Francis arrived in the capital Sunday, calling himself a “pilgrim of peace,” after stops in Kenya and Uganda. Although he did not formally mediate peace talks in the Central African Republic, in less than two days he met with a variety of leaders and gave dormant reconciliation efforts a new sense of urgency. The country’s interim president said the pope’s trip offered the promise of a new diplomatic track.
“We hope this visit of the pope will mark the beginning of the peace process,” the interim leader, Catherine Samba-Panza, said at a news conference Saturday
The Vatican has a long history of attempting to mediate or exert influence during tense geopolitical moments around the world. John Paul II, an ardent anti-communist and the first Polish pope, is credited with giving Eastern Europeans the courage to defy the Soviet-backed system. In 2007, Pope Benedict XVI helped win the release of 15 British sailors held in Iran. Francis helped facilitate back-channel talks between the United States and Cuba that led to normalization of their relations last year.
Because the current conflict involves a constellation of loosely aligned militias, it can’t be mediated by high-level talks abroad. Francis seemed to intuit that a peace effort would benefit more from his on-the-ground, personal touch.
“It is my fervent wish that the various national consultations to be held in coming weeks will enable the country to embark serenely on a new chapter of its history,” he said at a meeting Sunday with government officials and diplomats.

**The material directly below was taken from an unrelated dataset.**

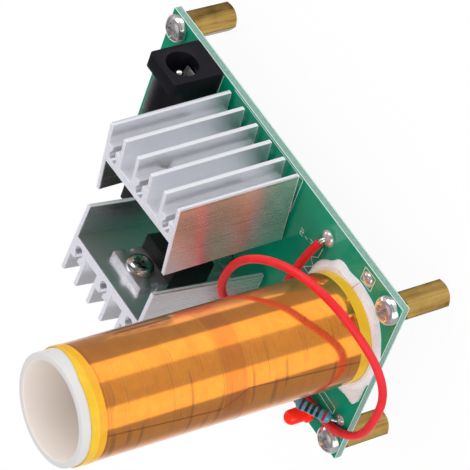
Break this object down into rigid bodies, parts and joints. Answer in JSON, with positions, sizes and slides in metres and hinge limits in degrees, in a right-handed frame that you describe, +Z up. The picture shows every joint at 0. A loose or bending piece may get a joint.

There is no sadder symbol of the war’s grinding impact on the population than PK-5. It was the commercial center of Bangui before it became the heart of a conflict between two bands of militias, the mostly Muslim Seleka, which in 2012 overthrew the country’s president, François Bozizé, and the mostly Christian Anti-Balaka, which rose up in opposition.
The conflict has devolved into a cycle of brutal killings and reprisals. Even though it began as a struggle over political power and access to state resources, many of its victims have been targeted simply for being Christian or Muslim. When Francis spoke at the mosque, he condemned those killings.
“Together, we must say no to hatred, to revenge and to violence, particularly that violence which is perpetrated in the name of a religion or of God himself,” he said.
For more than a year, a group of Christian and Muslim religious leaders had pleaded with Francis to visit Bangui, explaining that his presence might end the fighting after the failure of a U.N.-brokered peace process. The group traveled two times to the Vatican to make its case.
“He’s one of the most important religious leaders in the world, and I thought, ‘Maybe he will help us reinforce the message of peace,’ ” said Omar Kobine Layama, a prominent imam who was part of the group that visited the Vatican.
Persuading the militias to lay down their arms will be no easy task. But after the pope’s plane departed Monday for Rome, small signs of progress could already be seen. The anti-Balaka militias that typically cut off access to PK-5 were absent, making it easier for Muslims to move around the city than at any time in the past two years. Christian taxi drivers picked up Muslim passengers. Two men sat outside, near the border between religiously divided neighborhoods, marveling at the relative peace.
“Maybe the fighters have taken the pope’s message seriously,” said Abdul Karim Issa, 30.
“I hope it stays like this, but I don’t know,” said Musa Mohammed, 31.
A key test of the country’s stability will come later this month, when it is scheduled to hold elections. The list of candidates includes former president Bozizé, who is wanted in the Central African Republic for war crimes and is under sanctions by the United Nations. Others candidates have ties to the armed groups still waging war.